Dataset section:

* * *

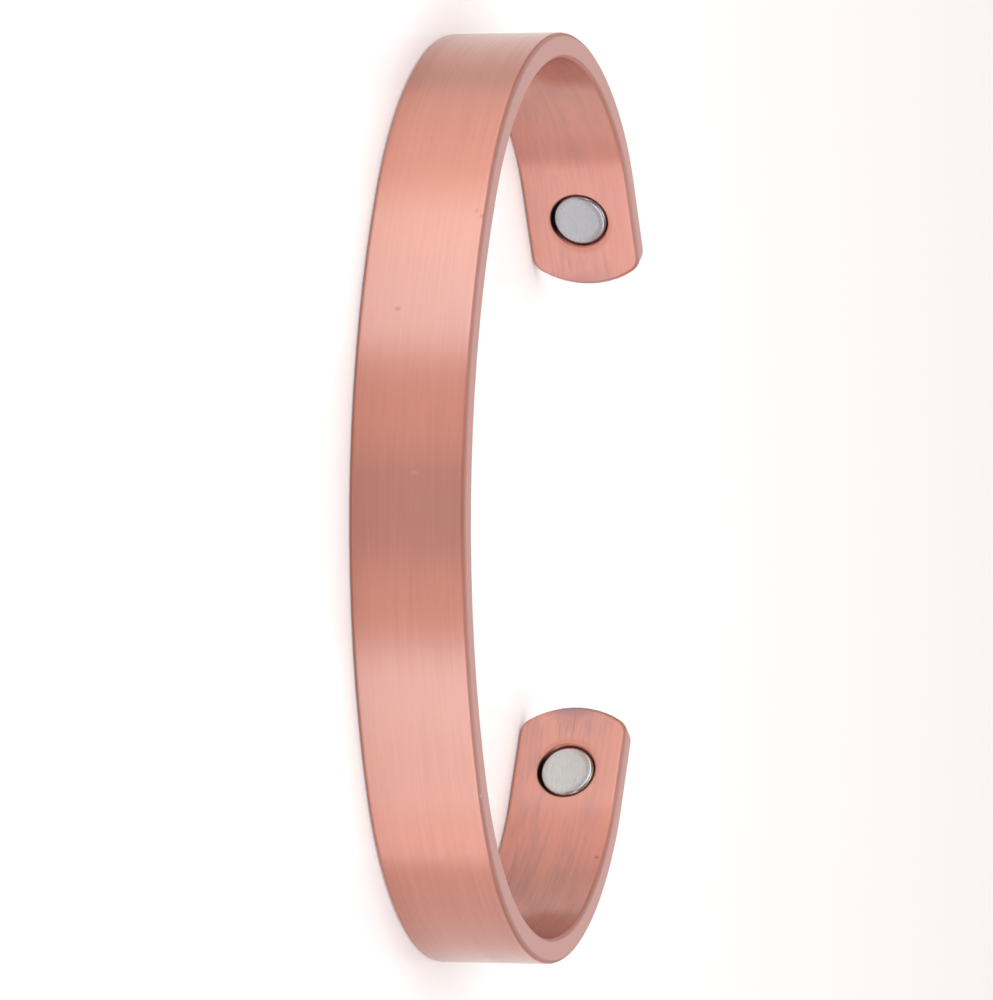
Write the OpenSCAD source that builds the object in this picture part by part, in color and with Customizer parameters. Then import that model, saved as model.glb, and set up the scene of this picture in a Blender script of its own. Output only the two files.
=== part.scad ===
// A bent copper cuff that lies on its edge, with a disc magnet seated in a round pocket
// on the inside of each end. The wrist's axis is Z, the back of the band faces -Y and
// the opening between the two ends faces +Y. Lengths are millimetres, angles degrees.

/* [Strip] */
// Width of the strip, from one long edge to the other
band_w = 8; // [7:0.5:14]
// Thickness of the strip
band_t = 1.75; // [1.5:0.05:2.5]
// Rounding of the strip's edges
edge_r = 0.33; // [0.1:0.01:0.5]

/* [Back] */
// Outer radius of the shallow bend across the back
back_r = 42.5; // [32:0.5:60]
// Angle that the back bends through, from its middle to the left side
left_back_angle = 30; // [20:0.5:40]
// Angle that the back bends through, from its middle to the right side
right_back_angle = 27.5; // [20:0.5:40]

/* [Sides] */
// Outer radius of the bend at the left side
left_side_r = 23.75; // [16:0.25:30]
// Angle that the left side bends through
left_side_angle = 98; // [85:1:112]
// Outer radius of the bend at the right side
right_side_r = 21.75; // [16:0.25:30]
// Angle that the right side bends through
right_side_angle = 112; // [85:1:116]

/* [Ends] */
// Outer radius of the short bend where each side runs into its flat end
end_r = 15; // [8:0.5:40]
// Angle of the short bend of the left end
left_end_angle = 20; // [2:1:24]
// Angle of the short bend of the right end
right_end_angle = 12; // [2:1:24]
// Flat stretch between that bend and the pocket's rim
flat_margin = 0.05; // [0:0.05:4]
// How far the arc across each tip bulges past the tip's two corners
tip_bulge = 1.5; // [0.5:0.1:3]
// Rounding of the two corners of each tip
corner_r = 1.4; // [0.8:0.1:2.5]

/* [Magnets] */
// Diameter of each magnet
magnet_d = 3.9; // [2.5:0.1:4.4]
// Thickness of each magnet
magnet_t = 1; // [0.6:0.05:1.05]
// Rounding of each magnet's edges
magnet_edge_r = 0.25; // [0.1:0.05:0.25]
// Distance from the tip to the magnet's middle
magnet_inset = 5.25; // [4.5:0.05:7]

/* [Pockets] */
// Clearance between a magnet and its pocket's wall
wall_gap = 0.1; // [0.05:0.05:0.3]
// Clearance between a magnet and its pocket's floor
floor_gap = 0.05; // [0.02:0.01:0.1]
// How far a magnet's face lies below the inner face of the band
face_recess = 0.05; // [0:0.05:0.2]
// Rounding of the pocket's rim
rim_r = 0.25; // [0.05:0.05:0.25]

/* [Hidden] */
$fn = 96;

// Largest angle between two cross-sections of a bend
facet_angle = 3.5;
// Cross-sections round each corner of a tip
corner_steps = 7;
// Cross-sections from a corner's rounding to the middle of the tip
tip_steps = 5;
// Points round a quarter circle of the strip's edge, past the first one
edge_steps = 4;
// How far a cutting shape reaches past the face that it opens
over = 1;
// How far the rounding of a pocket's rim stops short of running level with the face
rim_lift = 0.01;

// The bends of each half in order from the back's middle, each an outer radius and an angle
left_bends = [[back_r, left_back_angle], [left_side_r, left_side_angle], [end_r, left_end_angle]];
right_bends = [[back_r, right_back_angle], [right_side_r, right_side_angle], [end_r, right_end_angle]];

// Pocket in plan and in depth, round the magnet that it holds
pocket_r = magnet_d / 2 + wall_gap;
pocket_depth = floor_gap + magnet_t + face_recess;

// Flat stretch at each end, as long as its pocket needs
flat_l = magnet_inset + pocket_r + rim_r + flat_margin;

// The tip's arc runs through the corners before they are rounded, and meets each
// corner's rounding on the line through their two centres
tip_r = (pow(band_w / 2, 2) + pow(tip_bulge, 2)) / (2 * tip_bulge);
corner_z = band_w / 2 - corner_r;
tip_lead = sqrt(pow(tip_r - corner_r, 2) - pow(corner_z, 2));
tip_angle = atan2(corner_z, tip_lead);
shoulder_x = flat_l - tip_r + tip_lead;

// Length of a bend along its outer face
function bend_l(bend) = bend[0] * bend[1] * PI / 180;

// Length, heading and place on the outer face after the first n bends
function run_to(bends, n) = n == 0 ? 0 : run_to(bends, n - 1) + bend_l(bends[n - 1]);
function heading(bends, n) = n == 0 ? 0 : heading(bends, n - 1) + bends[n - 1][1];
function place(bends, n) =
    n == 0 ? [0, 0]
    : let (r = bends[n - 1][0], from = heading(bends, n - 1), to = heading(bends, n))
        place(bends, n - 1) + r * [sin(to) - sin(from), cos(from) - cos(to)];

// Half of the overall length on one side, where the side bend faces straight outward
function reach(bends) = place(bends, 1)[0] + bends[1][0] * (1 - sin(heading(bends, 1)));

// Depth of one half, up to the rounded outer edge of its tip
function depth(bends) =
    let (h = heading(bends, 3))
        place(bends, 3)[1] + (flat_l - edge_r) * sin(h) + edge_r * (1 + cos(h));

// Middle of the whole outline, which lies over the origin
middle = [reach(right_bends) - reach(left_bends), max(depth(left_bends), depth(right_bends))] / 2;

// Point of the strip seen along its width, at a length from the back's middle and a depth
// below the outer face
function on_strip(bends, length, below, n = 0) =
    let (h = heading(bends, n), start = place(bends, n))
        n == len(bends) ? start + length * [cos(h), sin(h)] + below * [-sin(h), cos(h)]
        : length > bend_l(bends[n]) ? on_strip(bends, length - bend_l(bends[n]), below, n + 1)
        : let (r = bends[n][0], to = h + length / r * 180 / PI)
            start + r * [-sin(h), cos(h)] + (r - below) * [sin(to), -cos(to)];

// Points round the strip's rounded edge from its outer to its inner face, each an inset and a depth
rim = [
    for (k = [0 : edge_steps])
        let (a = 90 * k / edge_steps) edge_r * [1 - sin(a), 1 - cos(a)],
    for (k = [0 : edge_steps])
        let (a = 90 * k / edge_steps) [0, band_t] + edge_r * [1 - cos(a), sin(a) - 1]
];

// Places of the edge of one half from the back's middle to its tip, each a length, a height
// and the way that the edge faces there
function edge(bends) =
    let (
        flat_start = run_to(bends, len(bends)),
        corner = [flat_start + shoulder_x, band_w - corner_r],
        tip_centre = [flat_start + flat_l - tip_r, band_w / 2]
    ) [
        for (n = [0 : len(bends) - 1])
            let (steps = ceil(bends[n][1] / facet_angle))
                for (k = [0 : steps - 1])
                    [run_to(bends, n) + bend_l(bends[n]) * k / steps, band_w, 0, 1],
        [flat_start, band_w, 0, 1],
        for (k = [0 : corner_steps])
            let (a = 90 - (90 - tip_angle) * k / corner_steps, way = [cos(a), sin(a)])
                concat(corner + corner_r * way, way),
        for (k = [1 : tip_steps])
            let (a = tip_angle * (1 - k / (tip_steps + 0.5)), way = [cos(a), sin(a)])
                concat(tip_centre + tip_r * way, way)
    ];

// Point of the rim at one place of the edge, where side is -1 on the left, and the same
// point on the strip's other edge
function rim_point(bends, side, at, q) =
    let (p = on_strip(bends, at[0] - q[0] * at[2], q[1])) [side * p[0], p[1], at[1] - q[0] * at[3]];
function across(p) = [p[0], p[1], band_w - p[2]];

// Closed ring of points round the strip at one place of the edge
function ring(bends, side, at) =
    let (upper = [for (q = rim) rim_point(bends, side, at, q)])
        concat(upper, [for (i = [len(upper) - 1 : -1 : 0]) across(upper[i])]);

// Moves its children from the start of a bend to its end
module past(r, angle) {
    translate([0, r, 0]) rotate(angle) translate([0, -r, 0]) children();
}

// Moves its children from the back's middle past the first n bends
module along(bends, n) {
    if (n == 0) children();
    else along(bends, n - 1) past(bends[n - 1][0], bends[n - 1][1]) children();
}

// Brings the outline's middle over the origin
module centred() {
    translate([-middle[0], -middle[1], 0]) children();
}

// Moves its children to the axis of a pocket, on its floor and with +Z towards the wrist
module at_pocket(bends, side) {
    centred() mirror([side < 0 ? 1 : 0, 0, 0]) along(bends, len(bends))
        translate([flat_l - magnet_inset, band_t - pocket_depth, band_w / 2])
            rotate([-90, 0, 0]) children();
}

// Bent strip with rounded edges, swept from the left tip to the right one
module strip() {
    left_edge = edge(left_bends);
    rings = concat(
        [for (j = [len(left_edge) - 1 : -1 : 1]) ring(left_bends, -1, left_edge[j])],
        [for (at = edge(right_bends)) ring(right_bends, 1, at)]
    );
    m = 2 * len(rim);
    last = (len(rings) - 1) * m;
    polyhedron(
        points = [for (r = rings, p = r) p],
        faces = concat(
            [for (j = [0 : m : last - m], k = [0 : m - 1])
                let (next = (k + 1) % m) [j + k, j + next, j + m + next, j + m + k]],
            [for (k = [0 : m / 2 - 2]) [m - 1 - k, m - 2 - k, k + 1, k]],
            [for (k = [0 : m / 2 - 2]) [last + k, last + k + 1, last + m - 2 - k, last + m - 1 - k]]
        )
    );
}

// The pocket's space, with the flare of its rounded rim
module pocket() {
    rotate_extrude() {
        square([pocket_r, pocket_depth + over]);
        translate([pocket_r, pocket_depth - rim_r + rim_lift]) difference() {
            square([rim_r, rim_r + over]);
            translate([rim_r, 0]) circle(r = rim_r);
        }
    }
}

// Disc with rounded edges, a little above the floor of its pocket
module magnet() {
    translate([0, 0, floor_gap]) rotate_extrude() {
        square([magnet_d / 2 - magnet_edge_r, magnet_t]);
        translate([0, magnet_edge_r]) square([magnet_d / 2, magnet_t - 2 * magnet_edge_r]);
        for (y = [magnet_edge_r, magnet_t - magnet_edge_r])
            translate([magnet_d / 2 - magnet_edge_r, y]) circle(r = magnet_edge_r);
    }
}

module band() {
    color("#d4917c") difference() {
        centred() strip();
        at_pocket(left_bends, -1) pocket();
        at_pocket(right_bends, 1) pocket();
    }
}

module left_magnet() {
    color("#bcbabc") at_pocket(left_bends, -1) magnet();
}

module right_magnet() {
    color("#c8c4bc") at_pocket(right_bends, 1) magnet();
}

band();
left_magnet();
right_magnet();
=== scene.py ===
"""A copper cuff with a magnet seated near each end: its finishes and its studio.

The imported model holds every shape, in metres, and stays as it is. The operators below give
each piece its finish, and build the floor, the lights and the camera round it.
"""

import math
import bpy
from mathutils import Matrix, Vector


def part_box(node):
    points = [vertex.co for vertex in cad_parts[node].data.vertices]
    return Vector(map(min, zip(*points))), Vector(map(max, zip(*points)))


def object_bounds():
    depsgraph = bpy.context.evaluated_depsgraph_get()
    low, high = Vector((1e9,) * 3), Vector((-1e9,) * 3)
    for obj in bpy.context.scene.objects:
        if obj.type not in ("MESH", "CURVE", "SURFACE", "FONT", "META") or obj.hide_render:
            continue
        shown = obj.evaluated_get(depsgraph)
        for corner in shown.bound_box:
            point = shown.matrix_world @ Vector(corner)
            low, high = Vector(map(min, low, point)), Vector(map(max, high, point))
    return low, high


bl_info = {
    "name": "Copper Cuff",
    "version": (1, 0, 0),
    "blender": (4, 5, 0),
    "location": "3D View > Sidebar > Copper Cuff",
    "description": "Finishes a copper cuff with two disc magnets and builds its studio",
    "category": "Object",
}

from typing import NamedTuple

import bmesh
import bpy
from bpy.props import FloatProperty, FloatVectorProperty, PointerProperty
from mathutils import Matrix, Vector

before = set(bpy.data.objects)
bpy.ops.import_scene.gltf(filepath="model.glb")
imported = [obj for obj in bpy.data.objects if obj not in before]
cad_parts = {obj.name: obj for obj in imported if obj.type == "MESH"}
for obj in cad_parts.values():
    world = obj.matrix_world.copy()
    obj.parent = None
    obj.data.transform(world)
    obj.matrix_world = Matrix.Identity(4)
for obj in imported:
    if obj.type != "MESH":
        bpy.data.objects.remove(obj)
CAD_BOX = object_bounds()

# Lengths are in metres and angles in radians, unless a comment says otherwise
MM = 0.001
BAND = "band"
MAGNETS = ("left_magnet", "right_magnet")

LEFT_SIDE, RIGHT_SIDE = (corner[0] for corner in CAD_BOX)
LOW_EDGE, HIGH_EDGE = (corner.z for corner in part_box(BAND))
# Turns an angle round the wrist's axis into a length along the strip
MEAN_RADIUS = (RIGHT_SIDE - LEFT_SIDE) / 2

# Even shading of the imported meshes. Corners closer than this are joined, and faces that meet
# at less than this angle are one flat
SEAM_GAP = 2e-6
FLAT_ANGLE = math.radians(0.4)
# Faces of this area and more, in square metres, lead the normals in full, and a narrower one
# by this power of its share of it
WIDE_FACE = 8e-7
NARROW_POWER = 3.0

# Brushed copper
GRAIN_NOISE = {"Scale": 1.0, "Detail": 3.0, "Roughness": 0.6}
# Stretch of the noise over which the grain goes from 0 to 1
GRAIN_STRETCH = (0.32, 0.68)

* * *

Task goal:
Print exactly the lines from the one containing "at_pocket(left_bends, -1) pocket();" to the one containing "from typing import NamedTuple", both included, and nothing else.

Correct result:
        at_pocket(left_bends, -1) pocket();
        at_pocket(right_bends, 1) pocket();
    }
}

module left_magnet() {
    color("#bcbabc") at_pocket(left_bends, -1) magnet();
}

module right_magnet() {
    color("#c8c4bc") at_pocket(right_bends, 1) magnet();
}

band();
left_magnet();
right_magnet();
=== scene.py ===
"""A copper cuff with a magnet seated near each end: its finishes and its studio.

The imported model holds every shape, in metres, and stays as it is. The operators below give
each piece its finish, and build the floor, the lights and the camera round it.
"""

import math
import bpy
from mathutils import Matrix, Vector


def part_box(node):
    points = [vertex.co for vertex in cad_parts[node].data.vertices]
    return Vector(map(min, zip(*points))), Vector(map(max, zip(*points)))


def object_bounds():
    depsgraph = bpy.context.evaluated_depsgraph_get()
    low, high = Vector((1e9,) * 3), Vector((-1e9,) * 3)
    for obj in bpy.context.scene.objects:
        if obj.type not in ("MESH", "CURVE", "SURFACE", "FONT", "META") or obj.hide_render:
            continue
        shown = obj.evaluated_get(depsgraph)
        for corner in shown.bound_box:
            point = shown.matrix_world @ Vector(corner)
            low, high = Vector(map(min, low, point)), Vector(map(max, high, point))
    return low, high


bl_info = {
    "name": "Copper Cuff",
    "version": (1, 0, 0),
    "blender": (4, 5, 0),
    "location": "3D View > Sidebar > Copper Cuff",
    "description": "Finishes a copper cuff with two disc magnets and builds its studio",
    "category": "Object",
}

from typing import NamedTuple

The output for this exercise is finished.